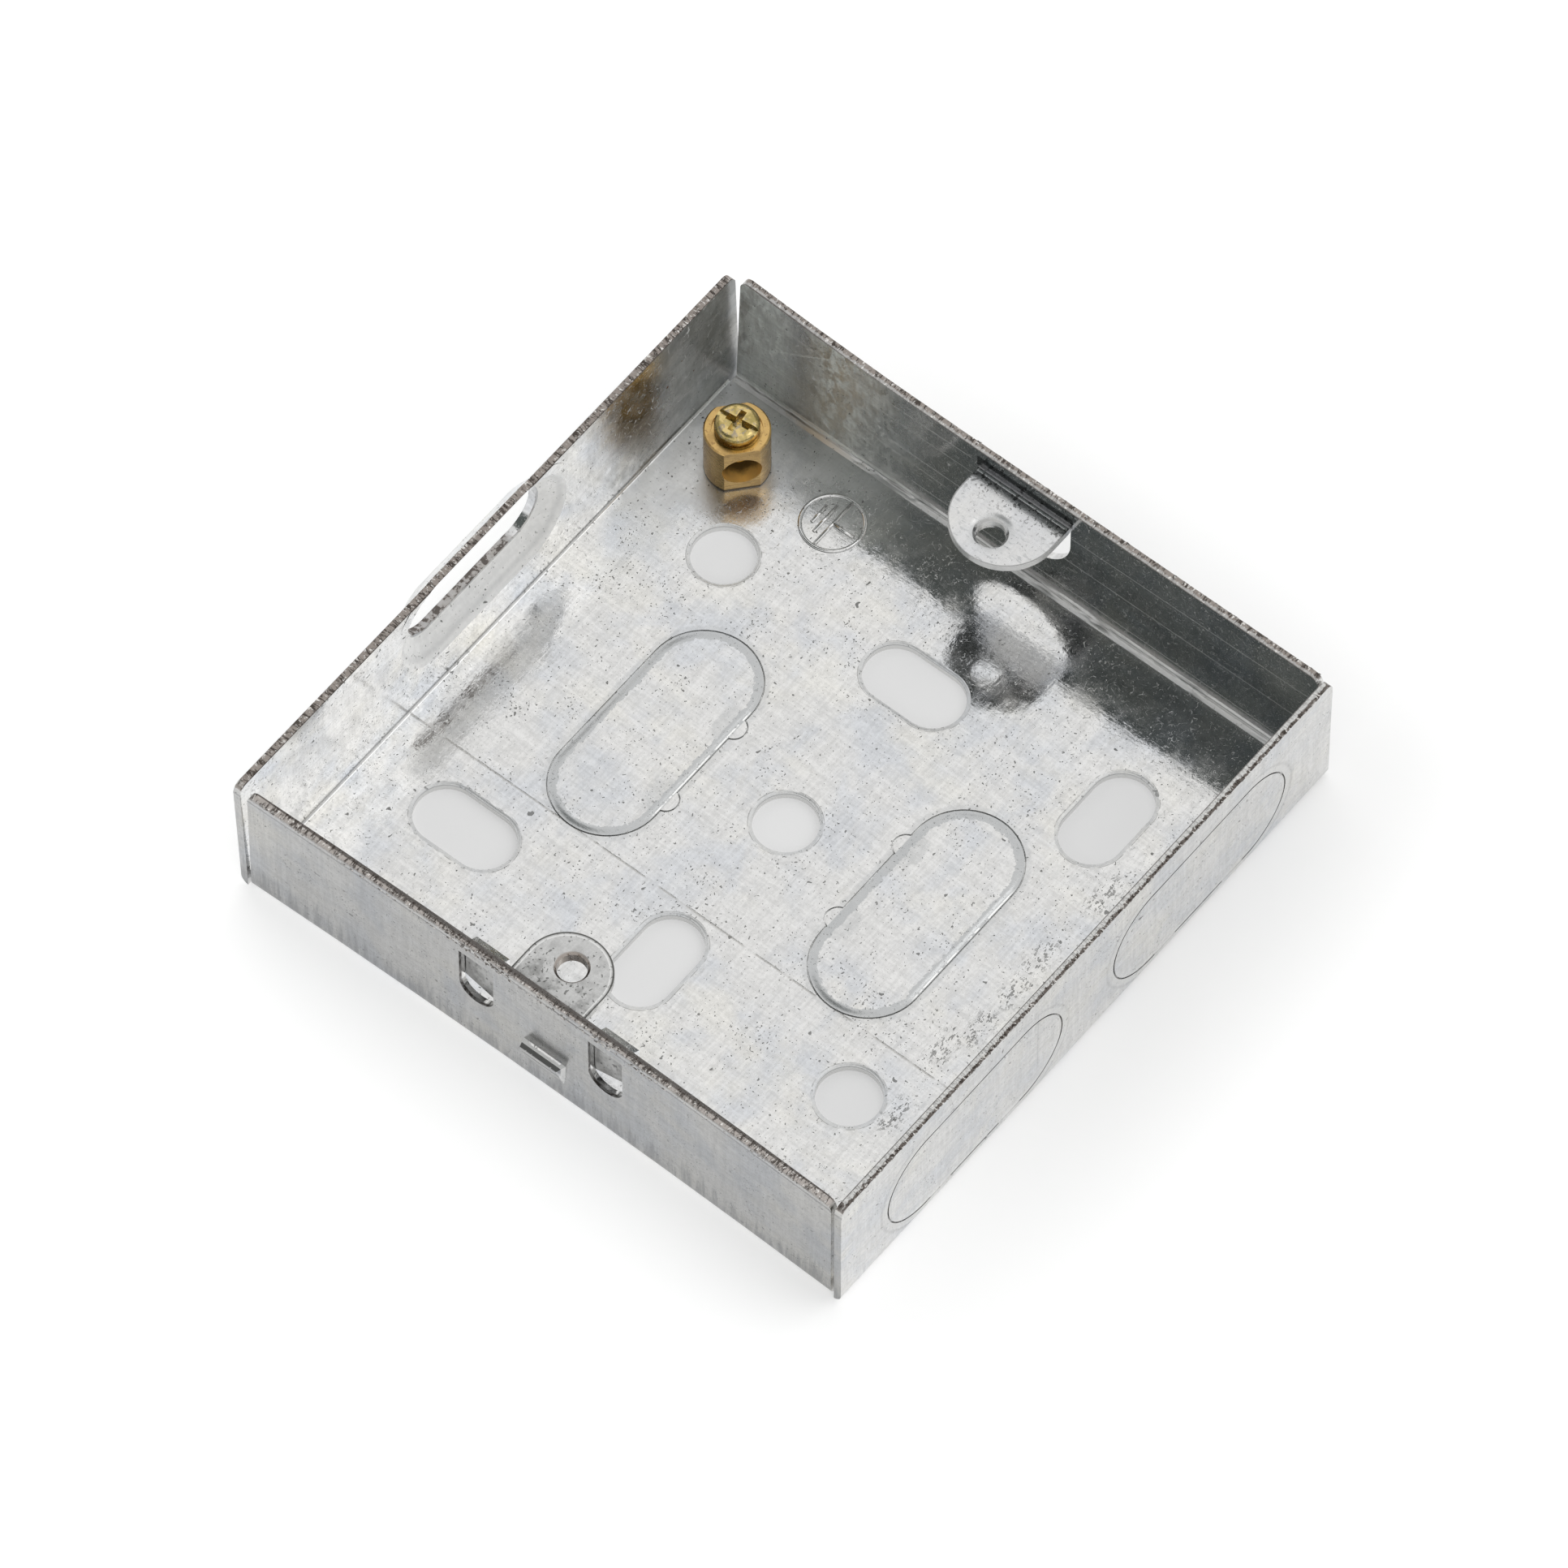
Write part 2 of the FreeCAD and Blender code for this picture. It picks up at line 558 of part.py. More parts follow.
for name, toward in (("rear", "1"), ("front", "-1")):
    for face, level in (("inside", "sheet"), ("outside", "0")):
        shear_sketch = make_sketch(shell, f"{name}_knock_out_{face}", "XY_Plane", level)
        lobed_outline(shear_sketch, toward, "shear_wide / 2")
        lobed_outline(shear_sketch, toward, "-shear_wide / 2")
        extrude(shell, "Pocket", shear_sketch, "2 * shear_deep", f"{name}_knock_out_{face}_line")


def tied_outline(sketch, middle):
    """Sheared line of a wall knock-out, in three runs between its two ties."""
    inner = "(knock_wide / 2 - shear_wide / 2)"
    outer = "(knock_wide / 2 + shear_wide / 2)"
    tie_in = "(lobe_place - tie_wide / 2)"
    tie_out = "(lobe_place + tie_wide / 2)"
    box_outline(sketch, f"{middle} - {tie_in}", f"{middle} + {tie_in}",
                f"knock_level - {outer}", f"knock_level - {inner}")
    right = f"{middle} + knock_reach"
    left = f"{middle} - knock_reach"
    outline(sketch, [
        (f"{middle} + {tie_out}", f"knock_level - {outer}"),
        (right, f"knock_level - {outer}", "x", right, "right"),
        (right, f"knock_level + {outer}"),
        (left, f"knock_level + {outer}", "x", left, "right"),
        (left, f"knock_level - {outer}"),
        (f"{middle} - {tie_out}", f"knock_level - {outer}"),
        (f"{middle} - {tie_out}", f"knock_level - {inner}"),
        (left, f"knock_level - {inner}", "x", left, "left"),
        (left, f"knock_level + {inner}"),
        (right, f"knock_level + {inner}", "x", right, "left"),
        (right, f"knock_level - {inner}"),
        (f"{middle} + {tie_out}", f"knock_level - {inner}"),
    ])


for face, place in (("inside", "half_y - sheet"), ("outside", "half_y")):
    wall_sketch = make_sketch(shell, f"wall_knock_outs_{face}", "XZ_Plane", place)
    tied_outline(wall_sketch, "knock_column")
    tied_outline(wall_sketch, "-knock_column")
    extrude(shell, "Pocket", wall_sketch, "2 * shear_deep", f"wall_knock_outs_{face}_line")

# Countersunk hole for the earth terminal's rivet
rivet_sketch = make_sketch(shell, "rivet_hole", "XY_Plane")
circle(rivet_sketch, "post_x", "post_y", "shank_radius + shank_gap")
extrude(shell, "Pocket", rivet_sketch, "4 * sheet", "rivet_hole_cut")
rivet_width = 2 * number("shank_radius + shank_gap")
countersink(shell, "rivet_spread", "rivet_countersink", lambda edge: (
    edge.BoundBox.ZMax < tiny and abs(edge.BoundBox.XLength - rivet_width) < tiny))

# Adjustable lug: a pressed plate whose wings slide behind the tabs

loose = make_body("adjustable_lug")
wing_sketch = make_sketch(loose, "wing_outline", "YZ_Plane", "tongue_out")
outline(wing_sketch, [
    ("tongue_rest - wing_foot_half", "wing_foot"),
    ("tongue_rest + wing_foot_half", "wing_foot"),
    ("tongue_rest + wing_span", "wing_low"),
    ("tongue_rest + wing_span", "tongue_bend_z"),
    ("tongue_rest - wing_span", "tongue_bend_z"),
    ("tongue_rest - wing_span", "wing_low"),
])
extrude(loose, "Pad", wing_sketch, "sheet", "wings", "One side")
tongue_sketch = make_sketch(loose, "tongue_section", "XZ_Plane", "-tongue_rest")
outline(tongue_sketch, [
    ("tongue_out", "tongue_bend_z - sheet"),
    ("tongue_out + sheet", "tongue_bend_z - sheet"),
    ("tongue_out + sheet", "tongue_bend_z", "x", "tongue_bend_x", "left"),
    ("tongue_bend_x", "lug_under"),
    ("tongue_nose - hole_x", "lug_under"),
    ("tongue_nose - hole_x", "lug_top"),
    ("tongue_bend_x", "lug_top", "x", "tongue_bend_x", "right"),
    ("tongue_out", "tongue_bend_z"),
])
extrude(loose, "Pad", tongue_sketch, "2 * tongue_half", "tongue")
tongue_tip = number("tongue_nose - hole_x")
fillet(loose, "tongue_half - 0.05", "tongue_nose_round", lambda edge: (
    abs(edge.BoundBox.XMin - tongue_tip) < tiny
    and abs(edge.BoundBox.XMax - tongue_tip) < tiny
    and abs(edge.BoundBox.ZLength - sheet_thick) < tiny))
tapped_hole(loose, "-hole_x", "tongue_rest", "loose_tap")

# Earth terminal: turned brass pillar with two flats, riveted through the back plate

post = make_body("earth_terminal_post")
post_sketch = make_sketch(post, "post_section", "XZ_Plane")
outline(post_sketch, [
    ("0", "0"),
    ("shank_radius + rivet_spread", "0"),
    ("shank_radius", "rivet_spread"),
    ("shank_radius", "sheet"),
    ("post_radius", "sheet"),
    ("post_radius", "post_top - post_edge"),
    ("post_radius - post_edge", "post_top"),
    ("0", "post_top"),
])
revolve(post, post_sketch, "pillar")
flat_sketch = make_sketch(post, "flats", "XY_Plane", "sheet")
for low_x, high_x in (("post_flat", "post_radius * 2"), ("-post_radius * 2", "-post_flat")):
    box_outline(flat_sketch, low_x, high_x, "-post_radius", "post_radius")
extrude(post, "Pocket", flat_sketch, "post_top", "flats_cut", "One side", backwards=True)
wire_sketch = make_sketch(post, "wire_hole", "YZ_Plane")
circle(wire_sketch, "0", "wire_level", "wire_radius")
extrude(post, "Pocket", wire_sketch, "4 * post_radius", "wire_hole_cut")
bore_sketch = make_sketch(post, "screw_bore", "XY_Plane", "post_top")
circle(bore_sketch, "0", "0", "thread_radius + thread_gap")
extrude(post, "Pocket", bore_sketch, "post_top - wire_level", "screw_bore_cut", "One side")
seat_sketch = make_sketch(post, "head_seat", "XY_Plane", "post_top")
circle(seat_sketch, "0", "0", "seat_radius")
extrude(post, "Pocket", seat_sketch, "2 * seat_deep", "head_seat_cut")

# Terminal screw: pan head with a slot and a cross recess

screw = make_body("terminal_screw")
screw_sketch = make_sketch(screw, "screw_section", "XZ_Plane")
outline(screw_sketch, [
    ("0", "screw_tip"),
    ("thread_radius - screw_point", "screw_tip"),
    ("thread_radius", "screw_tip + screw_point"),
    ("thread_radius", "head_under"),
    ("head_radius", "head_under"),
    ("head_radius", "head_top - head_crown", "x", "head_radius - head_crown", "right"),
    ("head_radius - head_crown", "head_top"),
    ("0", "head_top"),
])
revolve(screw, screw_sketch, "shank_and_head")
drive_sketch = make_sketch(screw, "driver_slot", "XY_Plane", "head_top")
slot_half = "driver_slot_wide / 2"
box_outline(drive_sketch, "-2 * head_radius", "2 * head_radius", f"-{slot_half}", slot_half)
extrude(screw, "Pocket", drive_sketch, "2 * driver_slot_deep", "driver_slot_cut")
for name, long, wide in (("along", "driver_cross_long", "driver_cross_wide"),
                         ("across", "driver_cross_wide", "driver_cross_long")):
    arm_sketch = make_sketch(screw, "driver_cross_" + name, "XY_Plane", "head_top")
    box_outline(arm_sketch, f"-{long} / 2", f"{long} / 2", f"-{wide} / 2", f"{wide} / 2")
    extrude(screw, "Pocket", arm_sketch, "2 * driver_cross_deep", "driver_cross_cut_" + name)

for body, turn in ((post, "post_turn"), (screw, "screw_turn")):
    axis_place = Vector(number("post_x"), number("post_y"), 0)
    body.Placement = FreeCAD.Placement(axis_place, FreeCAD.Rotation(Vector(0, 0, 1), number(turn)))
    body.setExpression("Placement.Base.x", bind("post_x"))
    body.setExpression("Placement.Base.y", bind("post_y"))
    body.setExpression("Placement.Rotation.Angle", bind(turn))

doc.recompute()

# Every feature must have built, and every sub-part must be one sound solid
for item in doc.Objects:
    if "Invalid" in item.State or "Error" in item.State:
        raise RuntimeError(f"{item.Name} did not build: {item.State}")
parts = [shell, loose, post, screw]
for part in parts:
    if part.Shape.isNull() or not part.Shape.isValid() or len(part.Shape.Solids) != 1:
        raise RuntimeError(f"{part.Label} is not one sound solid")

os.makedirs("parts", exist_ok=True)
for part in parts:
    part.Shape.exportStep(os.path.join("parts", part.Label + ".step"))
    print(part.Label, "volume", round(part.Shape.Volume, 1), "mm3")
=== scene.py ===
import math
import random

import bmesh
import bpy
from mathutils import Matrix, Vector


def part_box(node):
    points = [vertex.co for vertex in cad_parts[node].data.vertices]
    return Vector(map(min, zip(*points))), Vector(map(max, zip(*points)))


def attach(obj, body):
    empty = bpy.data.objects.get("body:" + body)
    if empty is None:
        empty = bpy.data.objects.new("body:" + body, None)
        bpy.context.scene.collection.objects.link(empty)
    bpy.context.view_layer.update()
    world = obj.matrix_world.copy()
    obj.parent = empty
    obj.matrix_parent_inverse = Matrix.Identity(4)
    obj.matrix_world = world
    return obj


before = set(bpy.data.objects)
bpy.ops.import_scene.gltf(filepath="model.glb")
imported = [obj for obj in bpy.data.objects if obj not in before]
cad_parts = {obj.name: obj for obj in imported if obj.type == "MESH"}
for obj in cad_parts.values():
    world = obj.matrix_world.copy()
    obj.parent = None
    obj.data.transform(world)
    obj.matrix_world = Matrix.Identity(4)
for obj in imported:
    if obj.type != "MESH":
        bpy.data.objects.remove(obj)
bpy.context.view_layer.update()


print("frame loaded:", ", ".join(sorted(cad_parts)))

mm = 0.001
scene = bpy.context.scene
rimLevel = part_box("box_shell")[1].z / mm
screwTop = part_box("terminal_screw")[1].z / mm


# Small helpers for node trees: a value is either a number, a colour or another node's socket

def wire(tree, value, socket):
    if isinstance(value, bpy.types.NodeSocket):
        tree.links.new(value, socket)
    else:
        socket.default_value = value


def newNode(tree, kind):
    return tree.nodes.new("ShaderNode" + kind)


def calc(tree, operation, first, second=0.0):
    node = newNode(tree, "Math")
    node.operation = operation
    for value, socket in zip((first, second), node.inputs):
        wire(tree, value, socket)
    return node.outputs[0]


def vectorCalc(tree, operation, first, second=(0.0, 0.0, 0.0)):
    node = newNode(tree, "VectorMath")
    node.operation = operation
    wire(tree, first, node.inputs[0])
    wire(tree, second, node.inputs[1])
    return node.outputs["Value" if operation == "DOT_PRODUCT" else "Vector"]


def between(tree, value, low, high, toLow=0.0, toHigh=1.0):  # a soft step from low to high
    node = newNode(tree, "MapRange")
    node.interpolation_type = "SMOOTHSTEP"
    for given, name in ((value, "Value"), (low, "From Min"), (high, "From Max"), (toLow, "To Min"), (toHigh, "To Max")):
        wire(tree, given, node.inputs[name])
    return node.outputs["Result"]


def minus(tree, first, second):
    return calc(tree, "SUBTRACT", first, second)


def sizeOf(tree, value):
    return calc(tree, "ABSOLUTE", value)


def ridge(tree, value, centre, halfWidth):  # 1 on the line, 0 beyond half a width
    return between(tree, sizeOf(tree, minus(tree, value, centre)), halfWidth, 0.0)


def combine(tree, operation, values):
    result = values[0]
    for value in values[1:]:
        result = calc(tree, operation, result, value)
    return result


def times(tree, *values):
    return combine(tree, "MULTIPLY", values)


def plus(tree, *values):
    return combine(tree, "ADD", values)


def most(tree, *values):
    return combine(tree, "MAXIMUM", values)


def least(tree, *values):
    return combine(tree, "MINIMUM", values)


def distance(tree, across, up):
    return calc(tree, "SQRT", plus(tree, times(tree, across, across), times(tree, up, up)))


def fromPoint(tree, across, up, point):
    return distance(tree, minus(tree, across, point[0]), minus(tree, up, point[1]))


def cloud(tree, place, stretch, detail=2.0, roughness=0.5, twist=0.0):  # one stretch, or one for each axis
    node = newNode(tree, "TexNoise")
    node.inputs["Scale"].default_value = 1.0
    node.inputs["Detail"].default_value = detail
    node.inputs["Roughness"].default_value = roughness
    node.inputs["Distortion"].default_value = twist
    stretches = (stretch,) * 3 if isinstance(stretch, float) else stretch
    wire(tree, vectorCalc(tree, "MULTIPLY", place, stretches), node.inputs["Vector"])
    return node.outputs["Fac"]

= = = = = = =

Extract, word for word, the line containing "# Every feature", the line containing "before = set(bpy.data.objects)", and every line between them.

• The answer
# Every feature must have built, and every sub-part must be one sound solid
for item in doc.Objects:
    if "Invalid" in item.State or "Error" in item.State:
        raise RuntimeError(f"{item.Name} did not build: {item.State}")
parts = [shell, loose, post, screw]
for part in parts:
    if part.Shape.isNull() or not part.Shape.isValid() or len(part.Shape.Solids) != 1:
        raise RuntimeError(f"{part.Label} is not one sound solid")

os.makedirs("parts", exist_ok=True)
for part in parts:
    part.Shape.exportStep(os.path.join("parts", part.Label + ".step"))
    print(part.Label, "volume", round(part.Shape.Volume, 1), "mm3")
=== scene.py ===
import math
import random

import bmesh
import bpy
from mathutils import Matrix, Vector


def part_box(node):
    points = [vertex.co for vertex in cad_parts[node].data.vertices]
    return Vector(map(min, zip(*points))), Vector(map(max, zip(*points)))


def attach(obj, body):
    empty = bpy.data.objects.get("body:" + body)
    if empty is None:
        empty = bpy.data.objects.new("body:" + body, None)
        bpy.context.scene.collection.objects.link(empty)
    bpy.context.view_layer.update()
    world = obj.matrix_world.copy()
    obj.parent = empty
    obj.matrix_parent_inverse = Matrix.Identity(4)
    obj.matrix_world = world
    return obj


before = set(bpy.data.objects)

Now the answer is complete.